Notre modèle concentré sur la valeur actionnariale est extraordinairement efficace. Trop sans doute. Nous avons optimisé à tous les étages et avons oublié que cela venait au prix d’une fragilité : l’absence de maillot. La problématique des chaines de valeurs étendues comme dans le cas de l’iPhone sur près de 50 pays est maintenant mieux comprise. Découvrir le choix fait de s’en remettre à l’efficacité du marché pour des approvisionnements stratégiques a été un choc. Le « juste ce qu’il faut - juste à temps » ne marche plus en cas de crise mondiale. Nous avions oublié d’enraciner notre système. De lui donner une assise et de travailler à sa résilience, autre mot redécouvert ces derniers mois. Le profit ne vaut que s’il est durable et lui aussi enraciné. Il ne peut être une fin en soi mais doit être un moyen en vue d’une fin.
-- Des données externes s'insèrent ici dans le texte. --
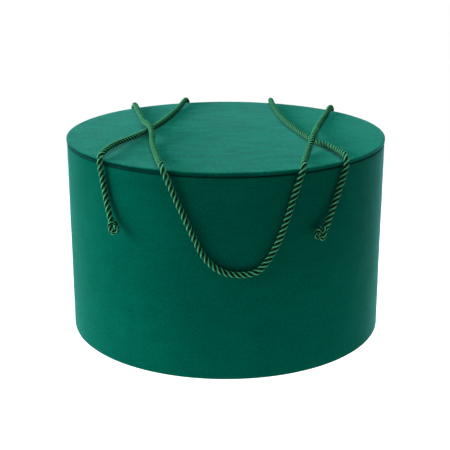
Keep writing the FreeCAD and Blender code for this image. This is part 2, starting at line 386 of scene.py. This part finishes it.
def outline(corners):
    """Points along a closed outline. Each corner is (radius, height, radius of its fold)."""
    corners = [(Vector((radius, height)), fold) for radius, height, fold in corners]
    bends = []
    for i, (corner, fold) in enumerate(corners):
        if fold == 0:
            bends.append([corner])
            continue
        back = (corners[i - 1][0] - corner).normalized()
        ahead = (corners[(i + 1) % len(corners)][0] - corner).normalized()
        centre = corner + (back + ahead) * fold
        start, end = -ahead, -back
        bends.append(
            [
                centre + (start * math.cos(turn) + end * math.sin(turn)) * fold
                for turn in np.linspace(0.0, math.pi / 2, FOLD_POINTS)
            ]
        )
    points = []
    for i, bend in enumerate(bends):
        points += bend
        last, following = bend[-1], bends[(i + 1) % len(bends)][0]
        count = max(1, round((following - last).length / CLOTH_STEP))
        points += [last.lerp(following, k / count) for k in range(1, count)]
    return np.array(points)


def rumple(points, size, seed):
    """Smooth noise from -1 to 1 at points, with hollows and swells about `size` across."""
    shift = Vector((seed, 0.0, 0.0))
    flat = points.reshape(-1, 3)
    values = [noise.noise(Vector(p) / size + shift) for p in flat]
    return np.array(values).reshape(points.shape[:-1])


def turned_grid(section):
    """Points (segments, outline, 3) of an outline turned about Z, and each segment's angle."""
    angles = 2 * math.pi * np.arange(SEGMENTS) / SEGMENTS + math.pi / 2
    radii, heights = section[:, 0], section[:, 1]
    x = np.cos(angles)[:, None] * radii
    y = np.sin(angles)[:, None] * radii
    z = np.broadcast_to(heights, x.shape)
    return np.stack([x, y, z], axis=-1), angles


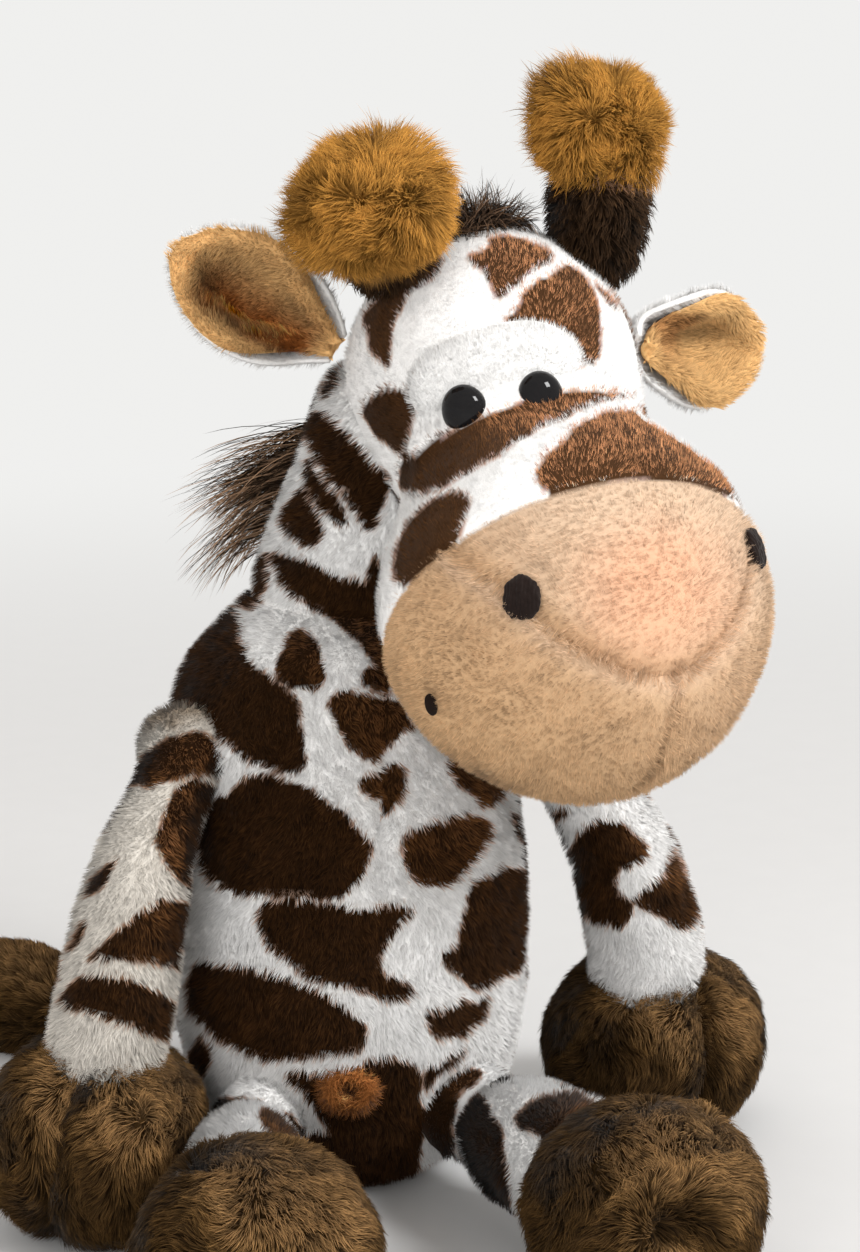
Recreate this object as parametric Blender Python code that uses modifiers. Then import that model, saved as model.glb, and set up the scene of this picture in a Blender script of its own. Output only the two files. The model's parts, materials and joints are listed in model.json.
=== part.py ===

Je reprends à mon compte la formule de mon ami le professeur Colin Maier, de la business school d’Oxford : l’objet social de l’entreprise doit être de trouver des solutions profitables aux problèmes de notre planète et de ses habitants. Non un profit hors sol mais un profit qui découle d’une utilité, tenant compte de l’horizon, de la forme du littoral, des rochers comme du niveau et des besoins des nageurs, qui incorpore dans son calcul ce que l’on appelle les externalités, le prix du carbone aujourd’hui ou celui de la biodiversité demain. Il repose sur un travail de fond à entamer dès aujourd’hui sur nos normes comptables, prudentielles, fiduciaires, de rémunération …

C’est à ce prix que nous serons prêts pour la prochaine marée et que nous bâtirons une société capable de faire face aux chocs. Une économie durable et équitable. Une économie résiliente. Une économie au service de notre planète. Nous n’en avons pas d’autres pour l’instant. Une économie au service de ses habitants  et des plus faibles en premier lieu. Cinq ans après la publication de Laudato Si, le message est plus fort que jamais. Cela ne se passera pas sans effort. Changer, en particulier soi-même, est toujours difficile. Le prix sera élevé. Mais comme pour une assurance il ne parait jamais aussi élevé qu’avant l’accident.